It’s the final Friday of the month which means one thing, no not payday, our monthly employment law update. Last month we had features on Boris Johnson, Emma Watson’s sexual harassment helpline and an international footballer who was sacked for bunking off training. Meanwhile, last week’s case law update concerned vegetarianism and philosophical belief discrimination.

This month’s features include another current affairs feature, some PJH Law news, some tax news concerning IR35 and a double header of silly employment news.

The behaviour of politicians and civil servants often dominates our current affairs features, often for the wrong reasons. This month, our current affairs feature is slightly less cynical and instead examines some of the employment-related policies proposed by the Labour party during the conference this month. (Although the attempting ousting of Tom Watson would also make a good feature!)

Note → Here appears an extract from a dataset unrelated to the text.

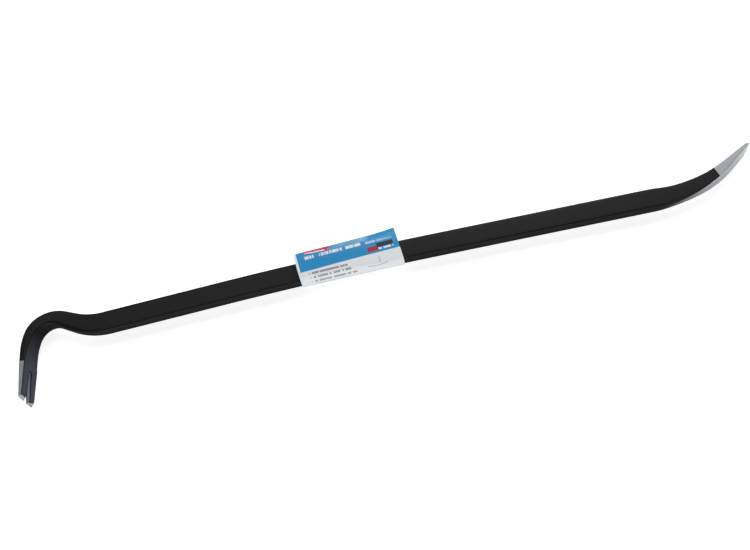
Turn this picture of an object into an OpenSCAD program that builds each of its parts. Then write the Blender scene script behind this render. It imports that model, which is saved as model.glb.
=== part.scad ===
// Gooseneck wrecking bar with a loose card sleeve round its shank.
// It lies on its side: X runs along the shank from claw to chisel, the bends lie in
// the X-Y plane, and Z is across the shank's flats. The origin is the bottom centre of the
// whole object's box. The bar is one forging, swept along a spine of straights and arcs.

/* [Shank] */
// Thickness across the flats, along Z
shank_thick = 14; // [12:0.5:16]
// Depth in the plane of the bends
shank_depth = 27; // [25:0.5:29]
// Radius of the four long edges
shank_edge_r = 3; // [2:0.5:4]
// Straight from the neck to the crown
near_len = 145.5; // [130:0.5:160]
// Length of the slight bow in the middle of the shank
crown_len = 266; // [200:2:300]
// Angle that the bow turns through
crown_turn = 2.9; // [1:0.1:4]
// Straight from the crown to the chisel's sweep
far_len = 272; // [240:0.5:290]

/* [Gooseneck] */
// Radius of the reverse bend where the neck leaves the shank
neck_r = 76.3; // [60:0.1:90]
// Angle of the reverse bend
neck_turn = 29.3; // [20:0.1:35]
// Straight between the reverse bend and the hook
arch_len = 15.2; // [8:0.1:22]
// Radius of the hook
hook_r = 29.3; // [26:0.1:36]
// Angle of the hook
hook_turn = 95.5; // [85:0.5:105]
// Radius of the gentle curve above the claw
heel_r = 80; // [60:1:100]
// Angle of the gentle curve above the claw
heel_turn = 15.7; // [8:0.1:20]

/* [Claw] */
// Length of the straight blade
claw_len = 59.6; // [54:0.1:66]
// Width of the ground blade, along Z
claw_width = 37; // [34:0.5:40]
// Length of the two ground side flats
claw_flat_len = 45.6; // [40:0.1:50]
// Thickness at the tip
claw_tip_thick = 3.4; // [3:0.1:4.5]
// Thickness where the ground flats end
claw_root_thick = 6.2; // [5:0.1:8]
// Angle of the bevel ground on the prongs' ends
claw_bevel = 20; // [10:1:30]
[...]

This month saw Labour party leader, Jeremy Corbyn announce the party’s plans to shake up employment rights if Labour win the next election. The proposed policies were announced at the party conference in Brighton and included:

  • Raise the national minimum wage to £10 per hour and have this single rate applicable to any employee aged 16 or over.
  • Introducing a separate government department for employment protection. This department would inspect workplaces reported of poor practices and impose civil penalties. The minister for this department would also attend cabinet meetings.
  • Ban on unpaid internships and zero hours contracts.
  • Introduce civil enforcement measures to enforce gender pay gap reporting.
  • Introduce flexible working for menopausal employees for employers with more than 250 staff
  • Create a single employment status of worker for anyone who isn’t self-employed.
  • End the Swedish derogation which allows companies to pay agency staff less than employees.
  • Cut the average week from 37 to 32 hours (four day working week) through increased holiday entitlement and better collective bargaining as opposed to a blanket cap on hours.
  • Make childcare free for all users to increase employment opportunities for single-income households.

Some of these polices will raise eyebrows but lets examine a few of them in detail.

Firstly the uniform minimum wage changes. Most employers would argue that more experienced staff (usually older) staff are entitled to more pay as their experience makes them more productive and better at their job. In principle this is true, for example a solicitor with 15 years practising experience will probably be more knowledgeable and productive than a trainee.

However, many jobs where experience makes a significant difference to productivity and performance are not minimum wage jobs. For example, factory production lines, checkouts, cleaning and waiting tables can easily be done by a 16-18-year-old as well as someone who is 25+. Users of supermarket tills may even argue that younger staff are more efficient than older ones!

Gender related equal pay is based on the maxim that equal work should mean equal pay. Given all ages perform the same work to a similar standard you can see the logic behind this policy. Indeed, many supermarkets already pay all staff a blanket rate regardless of age.

Giving the gender pay gap reporting regulations some teeth is long overdue. The aim of the regs seems to be embarrassing firms into addressing the gap rather than making them do so. The carrot method has proved somewhat successful as the changes at PwC and many other firms have shown. However, sometimes the stick is needed to ensure that stubborn companies remove their pay gaps.

On the subject of pay gaps, the reason many women often earn less than men is due to childcare. Typically it is often women who are lumbered with the lion’s share of the childcare even in two parent working households. In lower income households it often isn’t prudent for a child to be in childcare as the cost of the childcare negates the money earned. A policy such as this could tackle the societal gender pay gap.

Simplifying employment status, which just about everyone is sick of reading about by now, is something many would agree with. However, removing the difference between workers and employees may prove too burdensome for employers.

Finally, whilst some companies use zero-hours contracts as a means to exploit the system. Many employers and employees find zero hours contracts beneficial due to the flexibility of hours. This is particularly true for those with other primary commitments such as education or childcare. Others use them as a second job to make extra money.

However, given the other policies above to increase the minimum wage and to eliminate childcare costs, perhaps zero hours contracts would be obsolete as many prospective employees would not find them attractive as less flexibility would be required for the employee.